**Work to complete**
Make an exact copy of the listing below.

**Data section**
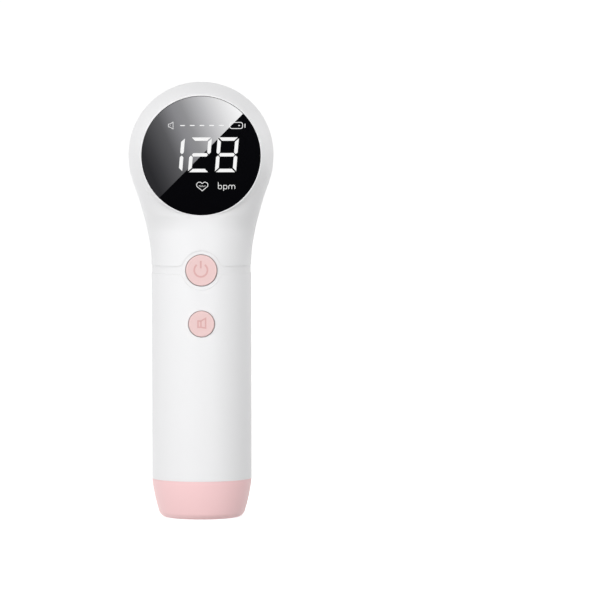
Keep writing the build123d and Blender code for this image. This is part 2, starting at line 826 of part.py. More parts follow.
# ================================================================ the assembly
parts["head_shell"] = head_shell()
parts["waist_ring"] = waist_ring()
parts["grip_shell"] = grip_shell()
parts["probe_cap"] = probe_cap()
parts["cap_seal"] = cap_seal()
transducer()
parts["power_button"] = key(power_key_radius, power_key_height, waist_radius, power_seat)
parts["sound_button"] = key(sound_key_radius, sound_key_height, grip_radius, sound_seat)
switch("power", power_key_height)
switch("sound", sound_key_height)
parts["chassis"] = chassis()
parts["main_board"] = main_board()
parts["board_chips"] = board_chips()
parts["board_screws"] = screws_along_y(board_screw_points(), board_front, board_screw_length)
parts["neck_screws"] = neck_screws()
parts["battery_pack"] = battery_pack()
parts["battery_tape"] = battery_tape()
parts["port_board"] = port_board()
charging_socket()
parts["earphone_jack"] = earphone_jack()
parts["display_lens"] = bar(lens_radius, -display_set_out, -lens_back, z=head_z)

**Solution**
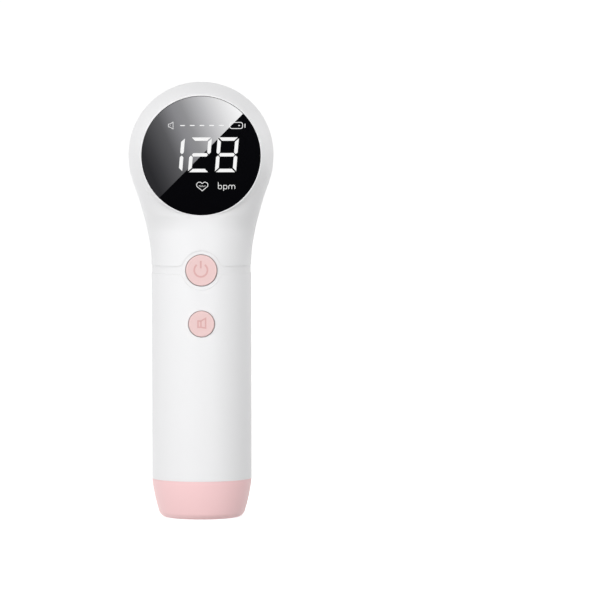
Keep writing the build123d and Blender code for this image. This is part 2, starting at line 826 of part.py. More parts follow.
# ================================================================ the assembly
parts["head_shell"] = head_shell()
parts["waist_ring"] = waist_ring()
parts["grip_shell"] = grip_shell()
parts["probe_cap"] = probe_cap()
parts["cap_seal"] = cap_seal()
transducer()
parts["power_button"] = key(power_key_radius, power_key_height, waist_radius, power_seat)
parts["sound_button"] = key(sound_key_radius, sound_key_height, grip_radius, sound_seat)
switch("power", power_key_height)
switch("sound", sound_key_height)
parts["chassis"] = chassis()
parts["main_board"] = main_board()
parts["board_chips"] = board_chips()
parts["board_screws"] = screws_along_y(board_screw_points(), board_front, board_screw_length)
parts["neck_screws"] = neck_screws()
parts["battery_pack"] = battery_pack()
parts["battery_tape"] = battery_tape()
parts["port_board"] = port_board()
charging_socket()
parts["earphone_jack"] = earphone_jack()
parts["display_lens"] = bar(lens_radius, -display_set_out, -lens_back, z=head_z)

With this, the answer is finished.